OBJECTIVE:
Quote the full listing word for word.

INFORMATION PROVIDED:
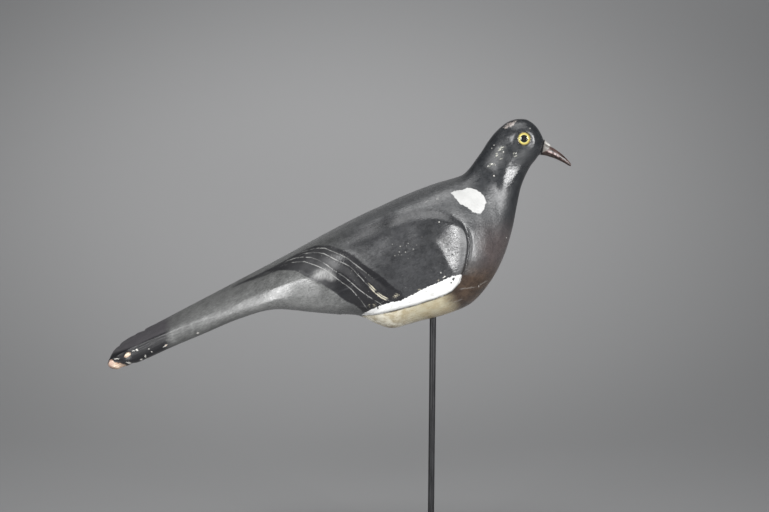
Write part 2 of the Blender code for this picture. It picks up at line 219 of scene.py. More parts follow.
CHIP_WHITE = (0.80, 0.78, 0.73)
CROWN_BROWN, CROWN_PALE = (0.22, 0.17, 0.16), (0.50, 0.46, 0.43)
RAW_WOOD, RAW_WOOD_DARK, RAW_RIM = (0.90, 0.77, 0.61), (0.58, 0.37, 0.26), (0.26, 0.15, 0.09)
RAW_PINK = (0.46, 0.29, 0.25)
HORN_DARK, HORN_BROWN, HORN_PINK = (0.028, 0.018, 0.015), (0.095, 0.060, 0.053), (0.55, 0.42, 0.40)
MOUTH_BLACK, SEAM_BLACK = (0.012, 0.009, 0.008), (0.010, 0.008, 0.008)
CERE_WHITE, CERE_GREY, CERE_DARK = (0.70, 0.69, 0.66), (0.46, 0.44, 0.41), (0.20, 0.19, 0.175)
IRIS_PALE, IRIS_YELLOW = (0.95, 0.86, 0.34), (0.88, 0.68, 0.10)
IRIS_RIM, IRIS_EDGE, PUPIL_BLACK = (0.24, 0.19, 0.08), (0.06, 0.05, 0.035), (0.004, 0.003, 0.003)
STAND_BLACK, STAND_GREY = (0.012, 0.012, 0.013), (0.026, 0.026, 0.028)
# Backdrop colours for its painted pool of light: lit middle and dim edges
BACKDROP_BRIGHT, BACKDROP_DIM = (0.434, 0.434, 0.438), (0.272, 0.274, 0.278)
GLOSS_ROUGH = 0.27
GLOSS_LEVEL = 0.8
# Roughness of the shinier and duller paint, as a grey
NECK_ROUGH, TAIL_ROUGH, SHOULDER_ROUGH = (0.21, 0.21, 0.21), (0.19, 0.19, 0.19), (0.20, 0.20, 0.20)
DULL_ROUGH = (0.66, 0.66, 0.66)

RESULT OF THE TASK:
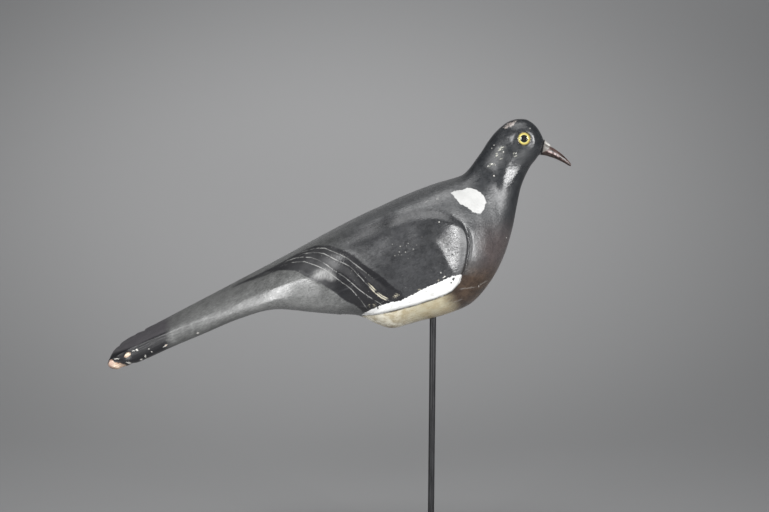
Write part 2 of the Blender code for this picture. It picks up at line 219 of scene.py. More parts follow.
CHIP_WHITE = (0.80, 0.78, 0.73)
CROWN_BROWN, CROWN_PALE = (0.22, 0.17, 0.16), (0.50, 0.46, 0.43)
RAW_WOOD, RAW_WOOD_DARK, RAW_RIM = (0.90, 0.77, 0.61), (0.58, 0.37, 0.26), (0.26, 0.15, 0.09)
RAW_PINK = (0.46, 0.29, 0.25)
HORN_DARK, HORN_BROWN, HORN_PINK = (0.028, 0.018, 0.015), (0.095, 0.060, 0.053), (0.55, 0.42, 0.40)
MOUTH_BLACK, SEAM_BLACK = (0.012, 0.009, 0.008), (0.010, 0.008, 0.008)
CERE_WHITE, CERE_GREY, CERE_DARK = (0.70, 0.69, 0.66), (0.46, 0.44, 0.41), (0.20, 0.19, 0.175)
IRIS_PALE, IRIS_YELLOW = (0.95, 0.86, 0.34), (0.88, 0.68, 0.10)
IRIS_RIM, IRIS_EDGE, PUPIL_BLACK = (0.24, 0.19, 0.08), (0.06, 0.05, 0.035), (0.004, 0.003, 0.003)
STAND_BLACK, STAND_GREY = (0.012, 0.012, 0.013), (0.026, 0.026, 0.028)
# Backdrop colours for its painted pool of light: lit middle and dim edges
BACKDROP_BRIGHT, BACKDROP_DIM = (0.434, 0.434, 0.438), (0.272, 0.274, 0.278)
GLOSS_ROUGH = 0.27
GLOSS_LEVEL = 0.8
# Roughness of the shinier and duller paint, as a grey
NECK_ROUGH, TAIL_ROUGH, SHOULDER_ROUGH = (0.21, 0.21, 0.21), (0.19, 0.19, 0.19), (0.20, 0.20, 0.20)
DULL_ROUGH = (0.66, 0.66, 0.66)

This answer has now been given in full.